Retrograde Aortic Perfusion by Partial Cardiopulmonary Bypass: Effect of Mixing on Measured Arterial Oxygen Tension

Author Affiliations

From the Bioengineering Division, Department of Surgery, Harvard Medical School at the Peter Bent Brigham Hospital and the Biomaterials Program of the Harvard-MIT Program in Health Sciences and Technology, Boston.

Arch Surg. 1975;110(1):86-89. doi:10.1001/archsurg.1975.01360070086015
Abstract

Partial venoarterial bypass with return of oxygenated blood to the femoral artery can produce mixing in the aorta of the blood from the oxygenator and left ventricular sources at flow rates of less than 50% of the total body flow. This was observed in six anesthetized sheep with normal lungs maintained on controlled ventilation on partial cardiopulmonary (venoarterial) bypass.

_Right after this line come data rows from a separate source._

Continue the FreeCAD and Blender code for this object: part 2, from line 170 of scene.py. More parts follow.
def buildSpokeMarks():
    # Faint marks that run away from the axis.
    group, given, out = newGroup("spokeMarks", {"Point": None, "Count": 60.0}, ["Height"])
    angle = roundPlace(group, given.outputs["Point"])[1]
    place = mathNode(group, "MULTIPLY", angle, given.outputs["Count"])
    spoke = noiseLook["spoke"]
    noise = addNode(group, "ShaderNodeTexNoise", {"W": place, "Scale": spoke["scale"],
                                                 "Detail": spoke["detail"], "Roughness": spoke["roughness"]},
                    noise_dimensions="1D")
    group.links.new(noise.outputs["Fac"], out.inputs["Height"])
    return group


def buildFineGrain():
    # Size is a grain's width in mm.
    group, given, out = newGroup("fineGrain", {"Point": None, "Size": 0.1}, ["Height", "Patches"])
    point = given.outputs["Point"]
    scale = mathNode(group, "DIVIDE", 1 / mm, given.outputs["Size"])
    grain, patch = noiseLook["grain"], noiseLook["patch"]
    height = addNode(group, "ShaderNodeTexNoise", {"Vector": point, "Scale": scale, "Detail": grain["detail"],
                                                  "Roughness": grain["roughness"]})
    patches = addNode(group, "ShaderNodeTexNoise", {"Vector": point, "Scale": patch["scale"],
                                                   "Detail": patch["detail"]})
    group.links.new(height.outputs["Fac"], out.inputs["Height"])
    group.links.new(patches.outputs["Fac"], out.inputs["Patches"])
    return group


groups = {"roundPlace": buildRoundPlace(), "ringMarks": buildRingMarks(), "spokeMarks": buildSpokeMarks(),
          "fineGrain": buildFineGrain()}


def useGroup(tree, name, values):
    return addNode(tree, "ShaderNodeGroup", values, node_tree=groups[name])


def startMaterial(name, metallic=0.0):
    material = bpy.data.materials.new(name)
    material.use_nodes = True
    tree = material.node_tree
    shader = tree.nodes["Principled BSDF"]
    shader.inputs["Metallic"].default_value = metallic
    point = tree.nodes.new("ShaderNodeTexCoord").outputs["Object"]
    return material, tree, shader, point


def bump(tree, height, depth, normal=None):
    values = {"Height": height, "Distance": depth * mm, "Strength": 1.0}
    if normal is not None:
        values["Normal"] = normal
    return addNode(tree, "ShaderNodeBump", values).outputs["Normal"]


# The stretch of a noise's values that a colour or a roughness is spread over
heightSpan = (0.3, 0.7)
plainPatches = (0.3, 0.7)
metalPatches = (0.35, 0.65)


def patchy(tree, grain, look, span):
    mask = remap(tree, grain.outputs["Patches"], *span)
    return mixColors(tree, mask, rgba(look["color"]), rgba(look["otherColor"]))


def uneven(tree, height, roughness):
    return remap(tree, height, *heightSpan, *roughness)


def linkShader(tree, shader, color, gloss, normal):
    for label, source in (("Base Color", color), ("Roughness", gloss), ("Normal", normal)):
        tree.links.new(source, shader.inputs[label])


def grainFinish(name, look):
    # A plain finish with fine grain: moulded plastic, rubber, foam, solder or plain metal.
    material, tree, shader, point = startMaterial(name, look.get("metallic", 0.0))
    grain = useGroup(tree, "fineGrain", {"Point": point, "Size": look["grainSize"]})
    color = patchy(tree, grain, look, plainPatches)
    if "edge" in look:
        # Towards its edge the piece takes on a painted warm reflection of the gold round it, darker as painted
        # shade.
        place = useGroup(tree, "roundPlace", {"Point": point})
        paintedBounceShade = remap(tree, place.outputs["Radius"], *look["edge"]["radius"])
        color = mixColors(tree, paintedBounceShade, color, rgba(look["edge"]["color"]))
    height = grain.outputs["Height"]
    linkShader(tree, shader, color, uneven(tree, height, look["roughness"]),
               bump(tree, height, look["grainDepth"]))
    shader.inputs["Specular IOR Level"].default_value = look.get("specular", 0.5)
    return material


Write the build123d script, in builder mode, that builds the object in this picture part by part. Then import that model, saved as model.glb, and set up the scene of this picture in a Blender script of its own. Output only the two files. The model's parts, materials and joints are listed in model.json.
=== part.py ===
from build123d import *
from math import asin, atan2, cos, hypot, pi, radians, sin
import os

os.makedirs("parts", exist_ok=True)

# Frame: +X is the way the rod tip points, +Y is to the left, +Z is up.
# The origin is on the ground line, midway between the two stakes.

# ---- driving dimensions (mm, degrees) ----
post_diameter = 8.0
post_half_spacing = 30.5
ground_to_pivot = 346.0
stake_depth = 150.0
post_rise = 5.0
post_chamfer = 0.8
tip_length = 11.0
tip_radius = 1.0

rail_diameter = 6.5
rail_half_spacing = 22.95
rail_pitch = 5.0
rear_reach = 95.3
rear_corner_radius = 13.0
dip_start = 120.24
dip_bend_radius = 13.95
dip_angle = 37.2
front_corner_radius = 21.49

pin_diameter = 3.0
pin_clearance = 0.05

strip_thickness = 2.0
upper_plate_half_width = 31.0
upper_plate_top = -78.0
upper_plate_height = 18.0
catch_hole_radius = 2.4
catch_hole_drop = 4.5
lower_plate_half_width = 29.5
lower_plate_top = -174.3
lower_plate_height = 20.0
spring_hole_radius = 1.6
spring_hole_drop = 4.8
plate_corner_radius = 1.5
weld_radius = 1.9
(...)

The evidence of mixing increases with the extracorporeal flow rate, reaching the aortic arch in a majority of cases at the higher rates. Management of bypass and the interpretation of its effects depend on definite knowledge of the presence or absence of mixing. Partial bypass will raise the arterial oxygen tension (Pao2) of the blood continuing to flow through the lungs. This effect is independent of mixing (Pao2) and may be related either to the addition of oxygen to the blood or to an enhanced pulmonary ventilation-perfusion relationship.